Elsewhere on the western front American forces, linked with the British lines, aided a body of Australians to attack Hamel. It was an early morning advance, extending one and a half miles on a four-mile front, including the village of Hamel and the trench system beyond it, south of the Somme.
It was the first time Americans had fought with the British. They comprised only a few companies fighting as platoons among the Australians; but upon them rested the honor of the United States in the adventure. The date, moreover, was July 4, 1918.
"You are going in with the Australians," their officers told them, "and these lads always deliver the goods.
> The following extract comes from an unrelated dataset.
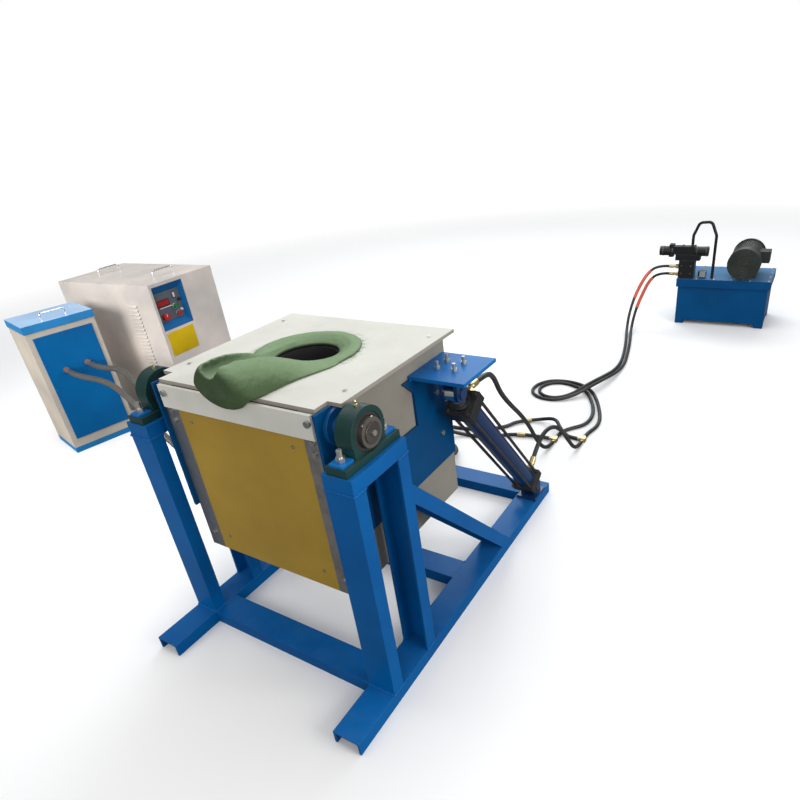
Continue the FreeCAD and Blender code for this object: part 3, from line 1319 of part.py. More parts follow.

We expect you to do the same. We shall be very disappointed if you do not fulfill the hopes and belief we have in you."
The Americans listened with a light in their eyes. They went in, with "Lusitania!" as their battle cry, celebrating the Fourth of July with "astonishing ardor, discipline and strength," the Australian officers said. If the Americans had any fault at all, the Australians commented, it was overeagerness to advance; they could hardly be restrained from going too rapidly behind the wide belt of the British shell fire as the barrage rolled forward.
The Hamel episode projected as a reminder that American forces were clinching with the foe on other parts of the front as well as on the Marne. But it was on the latter battle ground that the eyes of the world were presently drawn. There the American army swung into its greatest stride at this stage of the war.
CHAPTER LIV
ACROSS THE MARNE AND BACK
Officially Germany had refused to recognize the growing weight of American belligerency. If she could evade alluding to American forces specifically in reporting events on the battle field, she did so. "The enemy," to be sure, covered a multitude of enemies—more than half the world—so why designate which one, and why designate the one now most feared, of whose mounting strength it was not expedient to enlighten the beguiled people at home?
The pretense could no longer be sustained after her abortive drive against the eastern and southern flanks of the Soissons-Rheims salient on July 14, 1918. There was a reason. Germany might ignore the presence of American detachments operating with the French or British and be airily blind to the activities of American patrols along the Lorraine or Alsace fronts. They were merely "the enemy." But in making this plunge to widen the salient by way of encircling Rheims and cutting another way to Paris she crashed into an obstacle that compelled recognition. It was the First American Army Corps, numbering some 250,000 men, under the command of Major General Hunter Liggett. If Americans, in her self-deceiving view, had before been as needles in a haystack, here they had become the haystack itself, and it was all needles!
The American army skirted the southern arc of the salient, eastward along the Marne somewhere beyond Jaulgonne, westward through Château-Thierry to Torcy, where it joined the French. Germany's first operation was to make a feint of attacking the American lines northwest of Château-Thierry by way of screening her major operation, which was to break through the American barrier guarding the Marne. The assault was especially violent in the Vaux area, which was enveloped in a heavy barrage following the usual bombardment of high explosives and gas. Under the barrage storming parties attacked the village. The system of infiltration by groups was followed and some of the groups succeeded in penetrating one of the American outposts on the northeast. The Americans swarmed out and poured a withering rifle and machine-gun fire on the assailants, and counterattacked on the latter's right, where the penetration had taken place. It was a direct and flanking fire, held in reserve until the foe had approached the American front-line trenches, from which the troops had withdrawn. Its effect was to demoralize the attackers, who retired in disorder.